As architect Marty Zwick, a board member of the S.F.-based JFCS, explained it, Project Lend-a-Hand is a Jewish offshoot of Christmas in April, a springtime event that involves thousands of people repairing as many as 50 houses in one day — houses that belong to the poor or elderly who can't afford to, or are unable to, fix them.

It took five months to plan and organize Project Lend-a-Hand's first fixer-upper on Koffman's abode.

"We chose Anne," said JFCS senior services volunteer coordinator Debbie Goodman, because "she's someone who's given so much to the community."

Koffman began volunteering with JFCS's Widow/Widower Outreach program a year and a half after her husband, Dr. Oscar Koffman, died in 1980.

She also volunteered at Jewish Museum San Francisco before it opened, and for nearly 10 years after.

"It was a little bit like my baby," said Koffman in a phone interview from the Home on Silver Avenue in San Francisco. "They had so much to be done. They asked me to do something, I did it."

Now, Goodman noted, "It's a situation where [Koffman] could use some help."

Last September, Koffman fell in her bedroom while trying to put on her slippers. She broke her right hip and went through three operations. The most recent one took place a few weeks ago.

During her stay at the Home, she saw the chavurah handiwork through photographs.

"Those kids really worked hard," she commented.

She had met with team captains before the work got underway. They seemed as impressed by her as she was by them. Said David Levine, a Redwood City lawyer, "It's nice to be able to say thanks to someone who gives so much, by not just saying thanks, but by giving to her."

Zwick said some of the prep work on the house took place the day before, things like buying ladders, moving furniture and putting up masking tape.

The next day workers divided up the Sunday paper to cover areas that didn't need painting, scraped surfaces, sanded and primed. All that was before lunch.

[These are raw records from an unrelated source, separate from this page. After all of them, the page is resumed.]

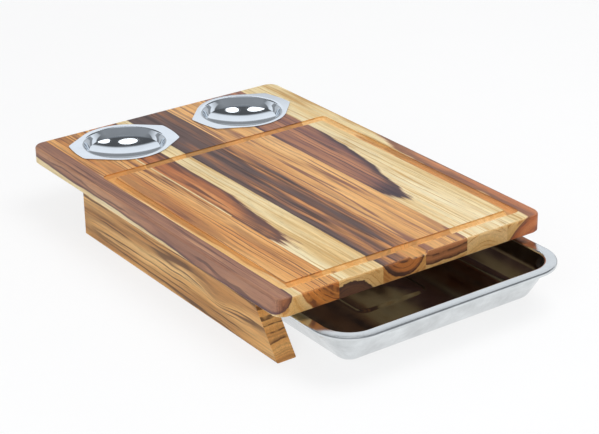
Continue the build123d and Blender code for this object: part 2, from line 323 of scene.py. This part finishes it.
    # bold lines that fade in and out, thin ones between them, and a few broad dark ones
    middle = add("ShaderNodeMath", (noise["bold"], 0.5), operation="SUBTRACT")
    middle = add("ShaderNodeMath", (middle,), operation="ABSOLUTE")
    bold = add("ShaderNodeMapRange", (middle, *grain["boldWidth"]))
    fade = add("ShaderNodeMapRange", (noise["fade"], *grain["fadeRange"]))
    thin = add("ShaderNodeMapRange", (noise["thin"], *grain["thinRange"]))
    dark = add("ShaderNodeMapRange", (noise["dark"], *grain["darkRange"]))
    least = grain["fadeLeast"]
    faded = add("ShaderNodeMath", (fade, 1 - least, least), operation="MULTIPLY_ADD")
    faded = add("ShaderNodeMath", (bold, faded), operation="MULTIPLY")
    fine = add("ShaderNodeMath", (thin, grain["thinStrength"]), operation="MULTIPLY")
    broad = add("ShaderNodeMath", (dark, grain["darkStrength"]), operation="MULTIPLY")
    lines = add("ShaderNodeMath", (faded, fine), operation="MAXIMUM")
    lines = add("ShaderNodeMath", (lines, broad), operation="MAXIMUM")
    lines = add("ShaderNodeMath", (
        lines, look["lineMix"]), operation="MULTIPLY", use_clamp=True)
    sapBold = add("ShaderNodeMath", (fade, grain["sapBold"]), operation="MULTIPLY")
    sapBold = add("ShaderNodeMath", (bold, sapBold), operation="MULTIPLY")
    sapFine = add("ShaderNodeMath", (thin, grain["sapThin"]), operation="MULTIPLY")
    sapLines = add("ShaderNodeMath", (sapBold, sapFine), operation="MAXIMUM")

    rimTone = linearColour(look["rim"])
    heartTone = add("ShaderNodeMix", {
        0: lines, 6: banded["tones"], 7: linearColour(look["line"])}, **colourMix)
    if "frontTone" in look:
        ended = add("ShaderNodeMix", {
            0: lines, 6: linearColour(look["frontTone"]), 7: rimTone}, **colourMix)
        heartTone = add("ShaderNodeMix", {0: endGrain, 6: heartTone, 7: ended}, **colourMix)
    heartTone = add("ShaderNodeMix", {0: rim, 6: heartTone, 7: rimTone}, **colourMix)
    sapTone = add("ShaderNodeMix", {
        0: sapLines, 6: banded["sap"], 7: linearColour(look["sapLine"])}, **colourMix)
    colour = add("ShaderNodeMix", {0: heart, 6: sapTone, 7: heartTone}, **colourMix)

    # fibres, streaks and pores shade it
    fibre = noise["fibre"]
    shade = add("ShaderNodeMapRange", (fibre, *middleRange, *grain["fibreShade"]))
    streaks = add("ShaderNodeMapRange", (noise["streak"], *middleRange, *grain["streakShade"]))
    pores = add("ShaderNodeMapRange", (noise["pores"], *grain["poreRange"]))
    specks = add("ShaderNodeMath", (pores, grain["poreShade"], 1.0), operation="MULTIPLY_ADD")
    shade = add("ShaderNodeMath", (shade, streaks), operation="MULTIPLY")
    shade = add("ShaderNodeMath", (shade, specks), operation="MULTIPLY")
    colour = add("ShaderNodeVectorMath", {0: colour, "Scale": shade}, operation="SCALE")

    # end grain drinks more oil, so it is deeper and browner
    endTint = linearColour(look.get("endTint", grain["endTint"]))
    oiled = add("ShaderNodeMix", {
        0: 1.0, 6: colour, 7: endTint}, blend_type="MULTIPLY", **colourMix)
    colour = add("ShaderNodeMix", {0: endGrain, 6: colour, 7: oiled}, **colourMix)
    # painted light: the groove's walls are blended towards a light golden tone that lifts the
    # shade in them, and partly shows the groove's own colour
    if "groove" in look:
        grooveLight = grooveLightShare(add, x, y, z, look["groove"])
        grooveLightTone = linearColour(look["groove"]["tone"])
        colour = add("ShaderNodeMix", {0: grooveLight, 6: colour, 7: grooveLightTone}, **colourMix)

    rough = add("ShaderNodeMapRange", (fibre, *middleRange, *grain["rough"]))
    sunk = add("ShaderNodeMath", (pores, grain["poreRelief"]), operation="MULTIPLY")
    relief = add("ShaderNodeMath", (fibre, sunk), operation="SUBTRACT")
    bump = add("ShaderNodeBump", {
        "Height": relief, "Strength": grain["reliefStrength"],
        "Distance": grain["relief"] * mm})
    surface = add("ShaderNodeBsdfPrincipled", {
        "Base Color": colour, "Roughness": rough, "Normal": bump, "IOR": 1.5,
        "Specular IOR Level": 0.35})
    add("ShaderNodeOutputMaterial", {"Surface": surface})
    return material


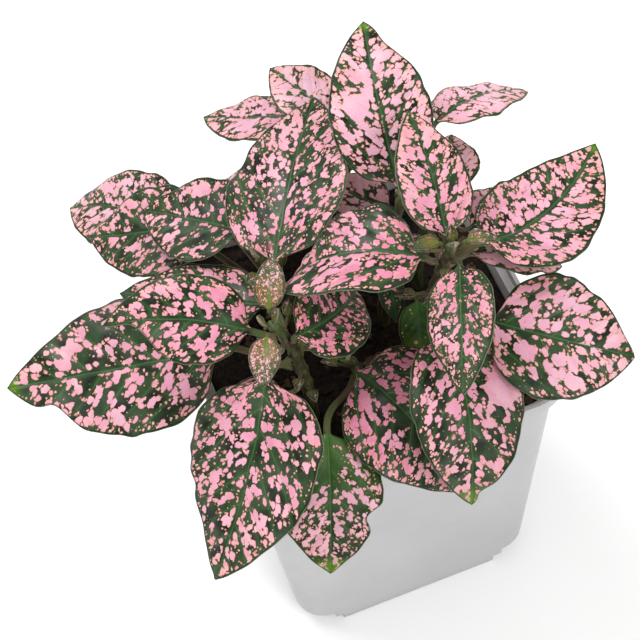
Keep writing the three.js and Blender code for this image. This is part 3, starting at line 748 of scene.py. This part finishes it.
def leaf_rings(leaf, order, sizes):
    """Rings round a leaf, from its stalk's foot to its tip, with the marks that its finish reads."""
    draw = np.random.default_rng(100 + order)
    length, width = leaf["length"], leaf["width"]
    rows = max(26, round(length / sizes.fineness))
    even = np.linspace(0, 1, rows)
    run = 0.6 * even + 0.4 * (1 - np.cos(np.pi * even)) / 2
    point, along, side, face = blade_frames(leaf, run)
    spacing = length / VEINS["per_length"]

    # Each side's outline has fine teeth and may have a bite. It starts as wide as the stalk, or wider
    stalk_half = min(STALK["half_width"], max(0.45, width / 26))
    inner, outer = 5, max(6, round((width / 2 - 1) / sizes.fineness))
    wander = draw.uniform(0, 2 * np.pi, 8)
    halves = {}
    for sign in (1, -1):
        half = width / 2 * outline(run)
        if leaf["nick"] and leaf["nick"][0] == sign:
            _, at, reach, depth = leaf["nick"]
            half = half * (1 - depth * np.exp(-((run - at) / reach) ** 2))
        teeth = 0.012 * np.sin(run * 31 + wander[0] * sign) + 0.008 * np.sin(run * 57 + wander[1] * sign)
        half = half * (1 + teeth * np.sin(np.pi * run))
        least = stalk_half + (0.12 - stalk_half) * smooth(run, 0.1, 0.9)
        halves[sign] = np.maximum(half, least)

    def spread(half):
        """Places across one side, closer together by the rib."""
        strip = np.minimum(1.1, 0.35 * half)[:, None]
        near = strip * np.linspace(0, 1, inner + 1)
        far = strip + (half[:, None] - strip) * np.linspace(0, 1, outer + 1)[1:]
        return np.concatenate([near, far], axis=1)

    away_left, away_right = spread(halves[1]), spread(halves[-1])
    away = np.concatenate([away_left[:, ::-1], away_right[:, 1:]], axis=1)
    sign = np.concatenate([np.ones(away_left.shape[1]), -np.ones(away_right.shape[1] - 1)])
    half = np.where(sign > 0, halves[1][:, None], halves[-1][:, None])
    share = away / half
    x = (run * length)[:, None] + 0 * away
    y = away * sign

    # The blade is folded and curled, waved along its edges, and puffed up between its veins
    fold = math.radians(leaf["fold"])
    turns = BLADE["waves"] * run[:, None] + BLADE["wave_lead"] * sign
    ripple = (width * BLADE["wave_share"] * np.sin(np.pi * run)[:, None] * share ** 2
              * np.sin(2 * np.pi * turns))
    lift = half * (math.sin(fold) * share - BLADE["curl"] * share ** 2) + ripple
    row = lateral_row(x, away, length) / spacing + (sign > 0) * VEINS["left_lead"]
    puff = np.abs(np.sin(np.pi * row)) ** 0.8 - 0.5
    body = smooth(share, 0.02, 0.25) * (1 - smooth(share, 0.7, 1)) * smooth(run, 0.02, 0.15)[:, None]
    grown = min(1.0, width / 24)
    lift = lift + sizes.quilt * grown * puff * body
    slow = sum(
        np.sin(x / reach * 2 * np.pi + a) * np.sin(y / reach * 2 * np.pi + b)
        for reach, a, b in ((11, wander[2], wander[3]), (17, wander[4], wander[5])))
    lift = lift + 0.22 * grown * slow * smooth(run, 0.05, 0.3)[:, None]
    groove = 0.3 * grown * np.exp(-(away / 0.45) ** 2) * (1 - 0.6 * run[:, None])

    # It thins towards its edge, and its rib stands out below
    thick = sizes.thickness / 2 * (1 - 0.6 * share ** 3)
    rib_height = (0.15 + BLADE["rib"] * 1.2 * (1 - run[:, None])) * np.exp(-(away / 0.55) ** 2)
    top = lift + thick - groove
    low = lift - thick - rib_height

    # It starts as round as the stalk, which has a channel on top
    angle = np.linspace(0, np.pi, away.shape[1])
    round_y = stalk_half * np.cos(angle)
    round_top = STALK["half_height"] * stalk_half / STALK["half_width"] * np.sin(angle)
    channel = 1 - 0.35 * np.exp(-(np.cos(angle) / 0.4) ** 2)
    into = smooth(run, 0.0, 0.09)[:, None]
    cross = y * math.cos(fold) * into + round_y * (1 - into)
    top = top * into + round_top * channel * (1 - into)
    low = low * into - round_top * (1 - into)
    blade = around_with(*(off_line(point, side, face, cross, height) for height in (top, low)))
    blade_marks = around_with(*(np.stack([x, y, 0 * x + under], axis=-1) for under in (0, 1)))

    joint = stem_at(STEMS[leaf["stem"]], leaf["joint"])[1]
    stalk_rows = max(6, round(np.linalg.norm(point[0] - joint)))
    line, ahead, reach = stalk_points(leaf, point[0], along[0], stalk_rows)
    across = unit(side[0] - ahead * (ahead @ side[0])[:, None])
    above = np.cross(ahead, across)
    stalk = around_with(*(
        off_line(line, across, above, round_y, height) for height in (round_top * channel, -round_top)))
    back = -reach * (1 - np.arange(stalk_rows) / stalk_rows)
    stalk_x = back[:, None] + np.zeros(stalk.shape[1])
    stalk_y = np.concatenate([round_y, round_y[::-1]])[None] + 0 * stalk_x
    stalk_marks = np.stack([stalk_x, stalk_y, 0 * stalk_x], axis=-1)
    margin = np.concatenate([0 * stalk_x + 2, around_with(half - away, half - away)])
    marks = {"blade": np.concatenate([stalk_marks, blade_marks]), "margin": margin[..., None]}
    return np.concatenate([stalk, blade]), marks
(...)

New paint went on after a feast provided by Ben & Jerry's, the Great City Deli, La Mediterranee Catering, Mozzarella di Bufala Pizzaria, Noah's Bagels, Shenson's Delicatessen and Restaurant, and Straus Family Creamery.

No one seemed chagrined by lack of membership in a painting and general contractor's union.

"I've never wielded a paintbrush," said Rabbi Alice Goldfinger as she slapped some stain on the back porch molding. "I'm here to have a good time and make friends."

Added marketing writer Karen Gordon Levin as she lay a coat of primer on the front entry security gate, "I've wanted to do this kind of thing for a long time. It's really nice to do it with the chavurah."

Meanwhile, attorney Steve Winick indicated it would be the first of many fixer-uppers to come.

"The supplies we're buying this year we're going to keep in storage at Sherith Israel, so [they're] here for the next year."